**DATA LINES**
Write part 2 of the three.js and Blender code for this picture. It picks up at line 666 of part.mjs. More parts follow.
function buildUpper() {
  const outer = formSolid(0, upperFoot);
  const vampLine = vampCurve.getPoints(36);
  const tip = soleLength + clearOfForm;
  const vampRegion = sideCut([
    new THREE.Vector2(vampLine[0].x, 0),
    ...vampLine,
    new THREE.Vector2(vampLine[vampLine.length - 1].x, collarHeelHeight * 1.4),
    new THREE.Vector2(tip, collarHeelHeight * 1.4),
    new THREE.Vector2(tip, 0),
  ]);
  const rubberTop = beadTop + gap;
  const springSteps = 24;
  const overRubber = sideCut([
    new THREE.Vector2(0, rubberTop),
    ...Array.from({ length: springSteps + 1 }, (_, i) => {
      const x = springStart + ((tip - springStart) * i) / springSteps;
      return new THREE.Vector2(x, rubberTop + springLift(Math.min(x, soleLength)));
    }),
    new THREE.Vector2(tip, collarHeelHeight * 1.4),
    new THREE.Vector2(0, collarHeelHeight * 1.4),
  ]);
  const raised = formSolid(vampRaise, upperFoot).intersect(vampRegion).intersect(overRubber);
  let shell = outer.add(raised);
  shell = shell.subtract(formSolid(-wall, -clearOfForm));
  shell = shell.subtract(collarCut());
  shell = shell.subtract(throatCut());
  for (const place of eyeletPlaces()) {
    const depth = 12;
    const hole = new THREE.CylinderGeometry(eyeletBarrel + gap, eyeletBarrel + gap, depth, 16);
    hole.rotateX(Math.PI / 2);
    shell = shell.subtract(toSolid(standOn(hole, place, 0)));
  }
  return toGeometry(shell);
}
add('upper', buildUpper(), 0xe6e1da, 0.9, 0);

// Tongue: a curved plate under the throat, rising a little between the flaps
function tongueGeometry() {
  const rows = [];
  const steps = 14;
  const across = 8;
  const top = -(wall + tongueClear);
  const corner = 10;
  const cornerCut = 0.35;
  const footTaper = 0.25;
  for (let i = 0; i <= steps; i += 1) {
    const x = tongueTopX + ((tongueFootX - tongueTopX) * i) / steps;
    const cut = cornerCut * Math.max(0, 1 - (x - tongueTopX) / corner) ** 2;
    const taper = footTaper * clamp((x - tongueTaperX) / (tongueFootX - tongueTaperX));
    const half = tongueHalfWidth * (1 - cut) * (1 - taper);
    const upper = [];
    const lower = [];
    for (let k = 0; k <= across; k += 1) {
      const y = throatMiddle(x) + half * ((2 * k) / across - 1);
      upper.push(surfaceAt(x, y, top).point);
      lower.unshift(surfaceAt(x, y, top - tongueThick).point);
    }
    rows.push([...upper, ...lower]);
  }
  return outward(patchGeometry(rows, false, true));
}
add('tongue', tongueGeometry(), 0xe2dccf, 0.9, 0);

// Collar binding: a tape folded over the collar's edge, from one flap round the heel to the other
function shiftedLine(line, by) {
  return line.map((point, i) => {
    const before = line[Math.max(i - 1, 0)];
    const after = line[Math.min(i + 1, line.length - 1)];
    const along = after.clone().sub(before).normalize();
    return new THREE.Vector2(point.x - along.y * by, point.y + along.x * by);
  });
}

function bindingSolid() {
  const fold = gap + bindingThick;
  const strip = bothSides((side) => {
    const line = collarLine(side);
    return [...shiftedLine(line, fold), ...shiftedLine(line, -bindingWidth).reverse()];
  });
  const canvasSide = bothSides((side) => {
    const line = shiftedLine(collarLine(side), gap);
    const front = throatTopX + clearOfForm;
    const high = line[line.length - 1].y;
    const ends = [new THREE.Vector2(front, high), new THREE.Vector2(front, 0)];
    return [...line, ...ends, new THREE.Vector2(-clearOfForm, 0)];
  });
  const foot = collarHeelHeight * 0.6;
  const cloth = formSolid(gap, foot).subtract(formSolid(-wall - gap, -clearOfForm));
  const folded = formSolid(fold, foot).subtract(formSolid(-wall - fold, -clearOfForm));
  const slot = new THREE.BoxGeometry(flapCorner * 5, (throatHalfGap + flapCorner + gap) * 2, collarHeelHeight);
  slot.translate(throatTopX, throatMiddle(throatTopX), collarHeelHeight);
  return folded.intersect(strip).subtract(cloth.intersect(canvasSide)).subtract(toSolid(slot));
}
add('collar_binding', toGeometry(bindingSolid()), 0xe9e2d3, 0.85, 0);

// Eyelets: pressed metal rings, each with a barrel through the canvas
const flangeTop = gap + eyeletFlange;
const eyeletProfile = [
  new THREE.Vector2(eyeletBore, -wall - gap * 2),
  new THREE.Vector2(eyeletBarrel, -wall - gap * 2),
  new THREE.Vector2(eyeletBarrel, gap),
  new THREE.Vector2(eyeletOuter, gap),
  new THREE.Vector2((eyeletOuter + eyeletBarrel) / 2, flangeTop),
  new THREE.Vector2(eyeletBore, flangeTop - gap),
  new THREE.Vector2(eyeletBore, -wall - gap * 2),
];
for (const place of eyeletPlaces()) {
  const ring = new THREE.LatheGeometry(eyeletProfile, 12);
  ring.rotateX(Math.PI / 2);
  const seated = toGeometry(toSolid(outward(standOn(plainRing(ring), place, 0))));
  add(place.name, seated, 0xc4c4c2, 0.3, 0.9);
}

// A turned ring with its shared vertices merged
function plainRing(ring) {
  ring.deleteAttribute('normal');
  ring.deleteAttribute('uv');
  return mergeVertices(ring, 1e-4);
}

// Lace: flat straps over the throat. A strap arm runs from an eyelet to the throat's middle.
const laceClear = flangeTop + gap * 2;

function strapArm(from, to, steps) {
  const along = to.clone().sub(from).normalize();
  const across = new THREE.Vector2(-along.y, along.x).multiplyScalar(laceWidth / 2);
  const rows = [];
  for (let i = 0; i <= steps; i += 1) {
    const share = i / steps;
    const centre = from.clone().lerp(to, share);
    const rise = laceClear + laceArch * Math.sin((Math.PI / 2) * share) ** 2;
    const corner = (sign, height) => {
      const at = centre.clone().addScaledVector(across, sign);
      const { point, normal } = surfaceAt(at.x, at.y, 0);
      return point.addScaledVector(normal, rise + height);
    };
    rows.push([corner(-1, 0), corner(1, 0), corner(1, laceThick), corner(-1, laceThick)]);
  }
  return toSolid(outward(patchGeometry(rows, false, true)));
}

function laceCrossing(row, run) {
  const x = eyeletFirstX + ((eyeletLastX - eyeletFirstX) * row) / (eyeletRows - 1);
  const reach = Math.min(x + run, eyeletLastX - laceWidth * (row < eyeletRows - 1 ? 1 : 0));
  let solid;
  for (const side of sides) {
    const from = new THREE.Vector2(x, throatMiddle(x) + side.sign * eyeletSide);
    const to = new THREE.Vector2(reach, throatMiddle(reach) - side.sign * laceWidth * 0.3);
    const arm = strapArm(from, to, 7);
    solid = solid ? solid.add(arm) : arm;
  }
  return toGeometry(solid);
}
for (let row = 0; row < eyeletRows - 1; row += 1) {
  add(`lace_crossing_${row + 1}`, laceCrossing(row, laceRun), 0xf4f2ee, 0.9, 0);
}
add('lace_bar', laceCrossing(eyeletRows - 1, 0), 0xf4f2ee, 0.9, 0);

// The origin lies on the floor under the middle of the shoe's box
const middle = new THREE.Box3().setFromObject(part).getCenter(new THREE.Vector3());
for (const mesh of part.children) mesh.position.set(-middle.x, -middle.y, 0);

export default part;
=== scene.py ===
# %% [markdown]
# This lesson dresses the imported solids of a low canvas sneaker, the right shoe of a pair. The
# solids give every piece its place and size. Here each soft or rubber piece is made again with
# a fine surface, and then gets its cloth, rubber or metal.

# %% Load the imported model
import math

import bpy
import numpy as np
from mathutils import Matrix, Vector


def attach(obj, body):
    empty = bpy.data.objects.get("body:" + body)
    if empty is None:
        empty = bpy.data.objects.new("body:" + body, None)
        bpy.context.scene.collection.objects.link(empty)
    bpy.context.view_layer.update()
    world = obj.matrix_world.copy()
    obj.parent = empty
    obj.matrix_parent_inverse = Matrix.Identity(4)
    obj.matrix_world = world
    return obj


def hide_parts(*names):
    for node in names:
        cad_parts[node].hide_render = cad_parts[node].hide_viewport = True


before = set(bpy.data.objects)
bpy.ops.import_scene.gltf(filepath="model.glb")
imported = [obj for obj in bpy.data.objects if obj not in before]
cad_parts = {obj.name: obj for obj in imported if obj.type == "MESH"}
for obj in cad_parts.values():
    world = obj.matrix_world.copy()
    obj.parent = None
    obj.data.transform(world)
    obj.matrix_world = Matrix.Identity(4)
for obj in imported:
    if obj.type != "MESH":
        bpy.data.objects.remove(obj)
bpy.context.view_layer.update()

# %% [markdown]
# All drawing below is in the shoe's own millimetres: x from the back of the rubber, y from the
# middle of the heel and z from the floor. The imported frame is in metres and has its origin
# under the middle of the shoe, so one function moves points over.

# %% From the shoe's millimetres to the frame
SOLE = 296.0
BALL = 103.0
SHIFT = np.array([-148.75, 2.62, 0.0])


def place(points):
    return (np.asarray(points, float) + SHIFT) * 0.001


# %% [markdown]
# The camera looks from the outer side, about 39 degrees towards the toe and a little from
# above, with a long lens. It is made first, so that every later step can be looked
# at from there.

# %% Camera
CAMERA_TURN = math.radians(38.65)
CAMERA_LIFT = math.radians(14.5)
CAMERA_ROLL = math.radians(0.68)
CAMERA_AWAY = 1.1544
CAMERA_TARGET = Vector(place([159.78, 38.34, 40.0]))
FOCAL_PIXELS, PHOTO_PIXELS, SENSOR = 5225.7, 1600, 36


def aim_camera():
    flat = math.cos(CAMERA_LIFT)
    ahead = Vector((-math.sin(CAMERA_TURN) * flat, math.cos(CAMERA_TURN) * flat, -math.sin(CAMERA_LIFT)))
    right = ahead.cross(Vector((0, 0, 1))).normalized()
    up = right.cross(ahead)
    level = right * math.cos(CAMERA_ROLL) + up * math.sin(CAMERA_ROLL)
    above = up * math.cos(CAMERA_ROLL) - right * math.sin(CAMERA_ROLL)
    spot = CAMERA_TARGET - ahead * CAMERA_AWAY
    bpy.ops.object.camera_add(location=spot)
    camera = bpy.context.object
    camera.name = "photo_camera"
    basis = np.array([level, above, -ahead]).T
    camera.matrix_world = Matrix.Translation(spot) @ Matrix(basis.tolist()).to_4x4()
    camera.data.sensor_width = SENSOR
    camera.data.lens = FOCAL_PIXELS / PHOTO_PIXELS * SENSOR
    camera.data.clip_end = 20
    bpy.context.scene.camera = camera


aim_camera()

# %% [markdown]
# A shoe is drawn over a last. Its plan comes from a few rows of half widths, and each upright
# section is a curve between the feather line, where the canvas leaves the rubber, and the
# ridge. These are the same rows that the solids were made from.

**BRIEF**
In the listing above, locate the line with "the shoe's box" and the line with "imported = [obj", then extract exactly those lines and every line between them, and nothing more.

**RESPONSE FOR THIS EXERCISE**
// The origin lies on the floor under the middle of the shoe's box
const middle = new THREE.Box3().setFromObject(part).getCenter(new THREE.Vector3());
for (const mesh of part.children) mesh.position.set(-middle.x, -middle.y, 0);

export default part;
=== scene.py ===
# %% [markdown]
# This lesson dresses the imported solids of a low canvas sneaker, the right shoe of a pair. The
# solids give every piece its place and size. Here each soft or rubber piece is made again with
# a fine surface, and then gets its cloth, rubber or metal.

# %% Load the imported model
import math

import bpy
import numpy as np
from mathutils import Matrix, Vector


def attach(obj, body):
    empty = bpy.data.objects.get("body:" + body)
    if empty is None:
        empty = bpy.data.objects.new("body:" + body, None)
        bpy.context.scene.collection.objects.link(empty)
    bpy.context.view_layer.update()
    world = obj.matrix_world.copy()
    obj.parent = empty
    obj.matrix_parent_inverse = Matrix.Identity(4)
    obj.matrix_world = world
    return obj


def hide_parts(*names):
    for node in names:
        cad_parts[node].hide_render = cad_parts[node].hide_viewport = True


before = set(bpy.data.objects)
bpy.ops.import_scene.gltf(filepath="model.glb")
imported = [obj for obj in bpy.data.objects if obj not in before]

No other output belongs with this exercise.